~Gorat napisał(a): O, kolejny "bohater". Cwaniaczku, pociągnij temat do końca... tchórzu. Nie pociągniesz, nie powiesz nazwiska (na wszelki wypadek jednak zrzut z ekranu zrobiony).
Ale po co się zaraz obrażać, skoro całe miasto wie o jaką sprawę chodzi, o jaką działkę i jaką decyzję, zresztą media pisały o tym szeroko:
Nawet o 4 mln zł może wzrosnąć wartość miejskiej działki po decyzji rajców dotyczącej zmian w planie zagospodarowania przestrzennego. Raczej nie zyska na tym gmina, a prywatna firma panów Guzika i Cołokidziego.
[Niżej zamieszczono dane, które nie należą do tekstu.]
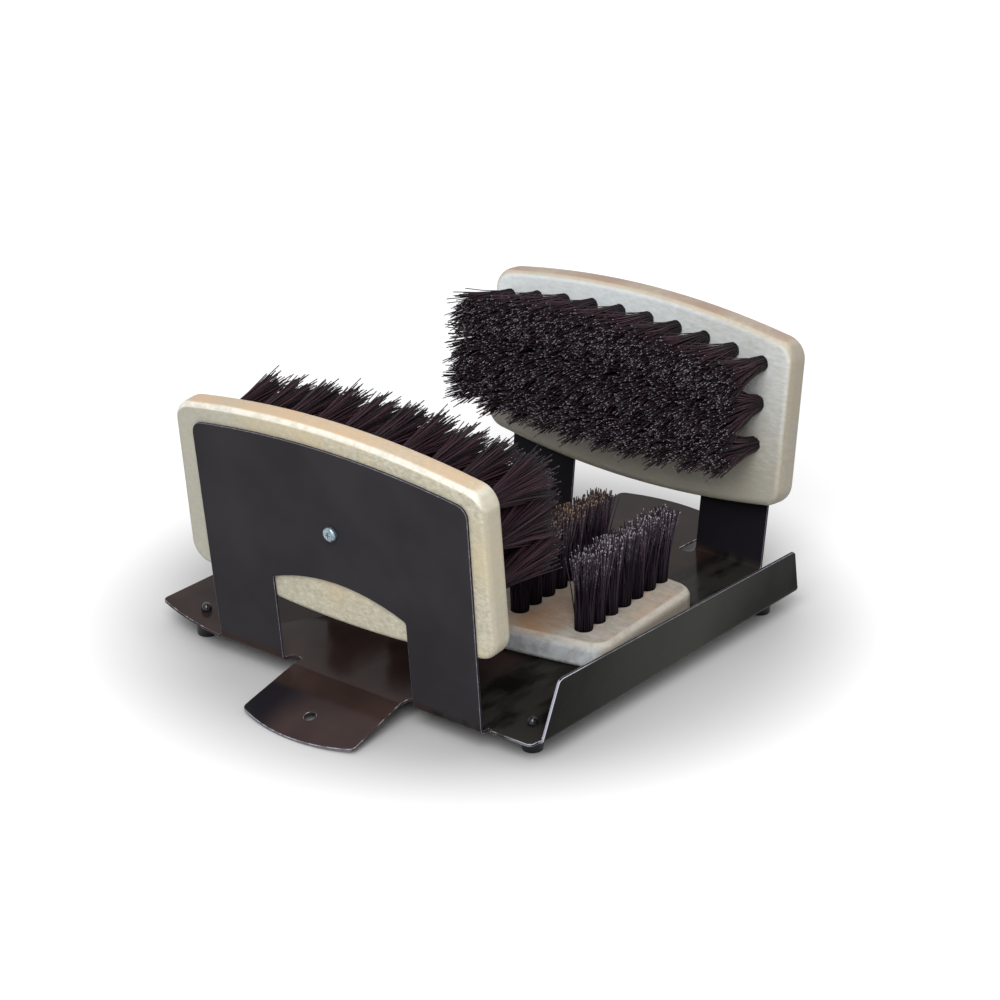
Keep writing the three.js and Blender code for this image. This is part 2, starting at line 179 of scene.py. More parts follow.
def join(tree, value, socket):
    """Links a socket to another, or sets it to a plain value."""
    if isinstance(value, Link):
        tree.links.new(value.socket, socket)
    else:
        socket.default_value = value


def colour(red, green, blue):
    """A colour as it is seen on a screen, from 0 to 255, as the light that it sends back."""
    shares = [part / 255 for part in (red, green, blue)]
    return (*[s / 12.92 if s < 0.04 else ((s + 0.055) / 1.055) ** 2.4 for s in shares], 1)


def finish(name):
    """A new material, with the places on its piece, and a way to set its shader's sockets."""
    material = bpy.data.materials.new(name)
    material.use_nodes = True
    tree = material.node_tree
    place = Link(tree, tree.nodes.new("ShaderNodeTexCoord").outputs["Object"])
    shader = tree.nodes["Principled BSDF"]

    def coat(**sockets):
        for label, value in sockets.items():
            join(tree, value, shader.inputs[label.replace("_", " ")])

    return material, place, coat


# The enamel: where the zones of the sheet are and the tone of each, with painted reflections on the
# plate, the tongue and the lip, painted shade on the uprights' inner sides, and the bare steel of two
# cut ends, painted bright as a highlight too.
enamel, place, coat = finish("brown_stove_enamel")
across, along, height = place.parts()
facing = place.facing()
upright = height.step(15 * mm, 20 * mm) * (across * across).step((100 * mm) ** 2, (110 * mm) ** 2)
lip = along.step(-131 * mm, -132.2 * mm)
tongue = across.step(-141 * mm, -147 * mm)
cloud = place.noise(14, 3, 0.6)
fleck = place.noise(900, 2, 0.7)
smear = place.stretched((1, 2.5, 1)).noise(26, 3, 0.55)
plate_brown = cloud.step(0.35, 0.7).tint(colour(42, 32, 30), colour(62, 48, 44))
# Towards the front the plate is painted dark with streaked bands: a painted reflection.
front_painted_reflection = smear.step(0.4, 0.6).tint(colour(20, 19, 17), colour(46, 44, 41))
plate = along.step(-56 * mm, -78 * mm).tint(plate_brown, front_painted_reflection)
# The tongue is painted dark towards its rear as a painted reflection, and keeps the enamel's brown
# towards its front.
browner = cloud.step(0.2, 0.7) * along.step(16 * mm, -8 * mm)
tongue_brown_and_reflection = browner.tint(colour(32, 30, 34), colour(70, 57, 56))
outer_grey = cloud.step(0.3, 0.7).tint(colour(43, 41, 44), colour(52, 50, 53))
# The uprights' inner sides are painted darker: painted shade.
upright_grey_and_shade = (across * facing[0]).step(mm, -mm).tint(outer_grey, colour(31, 29, 34))
# The lip is painted lighter in its middle and darker at its ends: a painted reflection of the floor.
lip_middle = across.step(-110 * mm, -30 * mm) * across.step(90 * mm, 10 * mm)
lip_reflection_share = cloud.step(0.3, 0.7) * 0.25 + lip_middle * 0.75
lip_painted_reflection = lip_reflection_share.tint(colour(16, 15, 13), colour(62, 62, 58))
flats = lip.tint(upright.tint(tongue.tint(plate, tongue_brown_and_reflection), upright_grey_and_shade), lip_painted_reflection)
# The left-facing cut ends of the lip and the tongue are bare steel, and are painted bright as a
# highlight too.
front_cut = along.step(-112 * mm, -118 * mm) * (0.3 + height.step(13.5 * mm, 15 * mm) * 0.5)
tongue_cut = across.step(-155 * mm, -165 * mm) * 0.3
bare_steel_and_highlight = facing[0].step(-0.5, -0.75) * front_cut.larger(tongue_cut)
coat(
    Base_Color=bare_steel_and_highlight.tint(flats, colour(172, 174, 186)),
    Roughness=0.13 + smear.step(0.5, 0.8) * 0.1 + upright * 0.2 + lip * 0.12,
    Normal=(place.noise(420, 2) + fleck * 0.15).relief(0.05 * mm, 0.25),
    Specular_IOR_Level=0.035,
)

# The rounded edges: a painted highlight line, paler on the uprights, chipped in places, and most
# worn at the lip's left end and the tongue's tip, which are painted bright there as a highlight too.
worn_and_highlit_edge, place, coat = finish("worn_and_highlit_enamel_edge")
across, along, height = place.parts()
chip = place.noise(260, 3, 0.6)
low = height.step(18 * mm, 13 * mm)
chipped = chip.step(0.5, 0.62) * (0.2 + low * 0.5)
# The lip's left end and the tongue's tip are worn, and are painted bright there as a highlight too.
lip_corner = along.step(-112 * mm, -122 * mm) * across.step(-70 * mm, -95 * mm)
lip_end = lip_corner * (0.4 + height.step(13 * mm, 15 * mm) * 0.5)
tongue_end = across.step(-155 * mm, -168 * mm) * (0.2 + chip.step(0.4, 0.6) * 0.6)
wear_and_highlight = chipped.larger(lip_end.larger(tongue_end))
# The edge tone is paler high up on the uprights: a painted highlight line.
coat(
    Base_Color=wear_and_highlight.tint(low.tint(colour(92, 89, 98), colour(58, 53, 56)), colour(196, 194, 206)),
    Roughness=0.3 + wear_and_highlight * 0.2,
    Metallic=wear_and_highlight * 0.4,
    Specular_IOR_Level=0.4,
)

dressed(steel_frame, enamel, worn_and_highlit_edge)
lone(steel_frame)
bpy.ops.object.shade_smooth_by_angle(angle=math.radians(30))
finished_with(
    steel_frame,
    "BEVEL",
    width=edge_round,
    segments=2,
    limit_method="ANGLE",
    angle_limit=math.radians(35),
    use_clamp_overlap=False,
    harden_normals=True,
    material=1,
)
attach(steel_frame, "root")
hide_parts("frame")

# The four feet: push-in rubber feet. A tapered pad carries the plate, and a neck runs up through it
# to a glossy bulb, which snaps through the hole and shows on top.


def started(name, primitive, **sizes):
    """A primitive in a frame of its own, that a piece is shaped from."""
    bpy.ops.object.select_all(action="DESELECT")
    primitive(**sizes)
    bpy.ops.object.transform_apply(location=True, rotation=True, scale=True)
    piece = bpy.context.object
    piece.name = piece.data.name = name
    return piece


def choose(kind, wanted):
    """Selects those vertices, edges or faces of the piece in edit mode that pass a test."""
    mesh = bmesh.from_edit_mesh(bpy.context.object.data)
    mesh.select_mode = {kind}
    bpy.ops.mesh.select_all(action="DESELECT")
    parts = {"VERT": mesh.verts, "EDGE": mesh.edges, "FACE": mesh.faces}[kind]
    for part in parts:
        part.select_set(wanted(part))
    mesh.select_flush_mode()
    bmesh.update_edit_mesh(bpy.context.object.data)


def middle(edge):
    """The place halfway along an edge."""
    return (edge.verts[0].co + edge.verts[1].co) / 2


def put(piece, matrix):
    """Moves a piece from its own frame to its place, and keeps the place in its mesh."""
    piece.matrix_world = matrix
    lone(piece)
    bpy.ops.object.transform_apply(location=True, rotation=True, scale=True)
    return piece


def joined(pieces, name):
    """Makes one piece of several."""
    lone(pieces[0])
    for piece in pieces:
        piece.select_set(True)
    bpy.ops.object.join()
    whole = bpy.context.object
    whole.name = whole.data.name = name
    return whole


rubber, place, coat = finish("smooth_black_rubber")
dust = place.noise(300, 4, 0.7).step(0.5, 0.75)
coat(
    Base_Color=dust.tint(colour(17, 19, 23), colour(44, 46, 50)),
    Roughness=0.14 + dust * 0.3,
    Normal=place.noise(1500, 2).relief(0.03 * mm, 0.3),
)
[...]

Rok temu wygrali przetarg, dostając działkę przy ulicy Łokietka w użytkowanie wieczyste za 4 mln zł płatne w ratach. W przetargu i akcie notarialnym prezydent miasta Piotr Roman (PiS) zawarł jednak ograniczenie, że powierzchnia handlowa budowanego na niej obiektu nie może być większa niż 800 metrów kwadratowych. Miało ono zabezpieczyć miasto przed wybudowaniem tam dużego sklepu.
Teraz prezydent chciał to ograniczenie wprowadzić do nowego planu przestrzennego zagospodarowania miasta. Radni się na to nie zgodzili. Przez to zwiększyli możliwą powierzchnię handlową planowanego obiektu. Przy okazji zrobili kilkumilionowy prezent Guzikowi i Cołokidziemu.
– Dzięki temu taka działka jest teraz warta co najmniej osiem milionów złotych – twierdzi Krystyna Bałacka, od 12 lat zajmująca się handlem nieruchomościami w Bolesławcu. – Pierwotna cena 4 milionów złotych za tę działkę, jako zagospodarowaną zgodnie z ograniczeniami, była rozsądna. Teraz jednak wartość terenu wzrosła. Propozycji prezydenta nie przyjęto dzięki zadziwiająco solidarnym głosom radnych Prawa i Sprawiedliwości, Platformy Obywatelskiej, SLD oraz Ziemi Bolesławieckiej, której szefem (choć nie radnym) jest Jan Cołokidzi. To właśnie klub Ziemi Bolesławieckiej rządzi miastem w koalicji z PiS. Wstrzymało się tylko trzech z 19 obecnych na sesji radnych. Nikt nie głosował przeciw.
/źródło: http://boleslawiec.naszemiasto.pl/archiwum/glosowanie-warte-fortune-boleslawieccy-radni-dokonali-cudu,1422418,art,t,id,tm.html/
Sprawa, o ile wiem nie została do końca wyjaśniona, ciągnie się i będzie ciągnęła za Ziemią i Panem Cołokidzi. Oczywiście pośrednio rzutować to będzie na wiarygodność pozostałych kandydatów ziemi i jej kandydata na prezydenta. Zdecydują wyborcy.
Tak o tej sprawie wypowiadał się Paweł Kamiński, wiceprezes Transparency International Polska:
– W naszej działalności powtarzają się sprawy związane z planami przestrzennego zagospodarowania. Mechanizm, który zaistniał w sprawie bolesławieckiej, jest korupcyjny. W podobnej sprawie inwestycji w jednej z podwarszawskich miejscowości Transparency International skierowało do prokuratury zawiadomienie o podejrzeniu popełnienia przestępstwa niegospodarności. W wyniku działania władz miejskich Bolesławiec został narażony na niegospodarność. Tą sprawą również powinna się zająć prokuratura.